Publicado originalmente em EDUCAMÍDIA por Mariana Mandelli. Para acessar, clique aqui.
Universo digital replica desigualdade de gênero e ataques machistas
Uma série de matérias divulgadas em sites internacionais nos últimos dias detalha o uso tóxico que alguns internautas têm feito do aplicativo Replika, em que o objetivo é criar, por meio de inteligência artificial, um chatbot que sirva como companhia virtual. Publicada originalmente no portal estadunidense Futurism, a reportagem mostra como homens destratam, ofendem e manipulam as “namoradas digitais” que eles mesmos produziram.
O que vem acontecendo com o Replika não é nenhuma novidade no mundo das assistentes virtuais. Conforme essa tecnologia se torna cada vez mais comum, especialmente no setor de serviços, a violência cibernética contra elas avança sistemática e progressivamente. Xingamentos misóginos e pedidos inapropriados estão entre as abordagens mais comuns registradas por Alexa (Amazon), Siri (Apple), Lu (Magalu), Bia (Bradesco) e outras.
À primeira vista, esse pode parecer um tema bobo, uma vez que chatbots não são pessoas e, portanto, mesmo que sofram esse e outros tipos de agressão, não são capazes de sofrer ou de ter consciência do que lhes aconteceu. No entanto, refletir sobre os motivos que levam para o universo virtual esse tipo de comportamento tóxico baseado em machismo e misoginia é, sim, importante.
O fato desses robôs serem, em grande parte, assistentes virtuais que se identificam com o gênero feminino também reforça estereótipos, atribuindo às mulheres um papel prestativo, disponível e subserviente. Um relatório publicado pela Unesco em 2019 mostra que, além disso, as respostas dadas pelos chatbots às incursões ofensivas dos usuários no geral são pouco incisivas, o que reforçaria a ideia de uma passividade feminina nesses contextos.
O documento, intitulado I’d Blush If I Could (algo como “Eu ficaria corada se pudesse”), revelou também que esse tipo de chatbot é desenvolvido majoritariamente por equipes formadas por homens, sem o envolvimento de mulheres no processo.
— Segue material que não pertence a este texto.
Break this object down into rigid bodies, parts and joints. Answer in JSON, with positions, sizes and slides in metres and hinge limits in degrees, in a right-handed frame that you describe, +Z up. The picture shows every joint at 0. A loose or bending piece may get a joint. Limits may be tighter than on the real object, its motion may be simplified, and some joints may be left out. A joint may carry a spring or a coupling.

Ou seja, são homens pensando em como mulheres reagiriam a investidas agressivas e preconceituosas.
Ações educativas como relatórios e campanhas, somadas às mudanças nas assistentes virtuais, como é o caso do Bradesco, que reforçou o discurso da robô Bia com frases como “Essas palavras são inadequadas, não devem ser usadas comigo e com mais ninguém”, são válidas. Mas obviamente não chegam ao cerne da questão.
Se as desigualdades de gênero são estruturais na nossa sociedade e se hoje praticamente todas as nossas relações são mediadas por tecnologia, é claro que isso se refletiria em todas as esferas do mundo conectado. Controle, poder e abuso são elementos que caracterizam há séculos comportamentos sexistas e patriarcais.
Também segundo a Unesco, as mulheres são 25% menos propensas a utilizar tecnologias para necessidades básicas, assim como também são minoria entre a população que domina habilidades de programação. Tudo isso gera uma série de consequências.
Olhar para o assédio cibernético a bots também pode ser didático para compreender como se dão as relações de assédio a mulheres reais no ambiente virtual (e, claro, também fora dele). Dados da Safernet apontam um crescimento de denúncias referentes à violência contra elas na internet, especialmente durante a pandemia, como assédio, perseguição, ameaças e exposição de fotos e vídeos íntimos.
É sabido que o uso que fazemos da inteligência artificial no nosso dia a dia ainda é irrisório perto do seu potencial. Lembrar que por trás de avatares, algoritmos e dados há sempre humanos que pensaram e criaram essas tecnologias e sistemas, reproduzindo preconceitos históricos, nos ajuda a entender como esses comportamentos são projetados continuamente na esfera digital e a pensar em possíveis soluções para mitigá-los.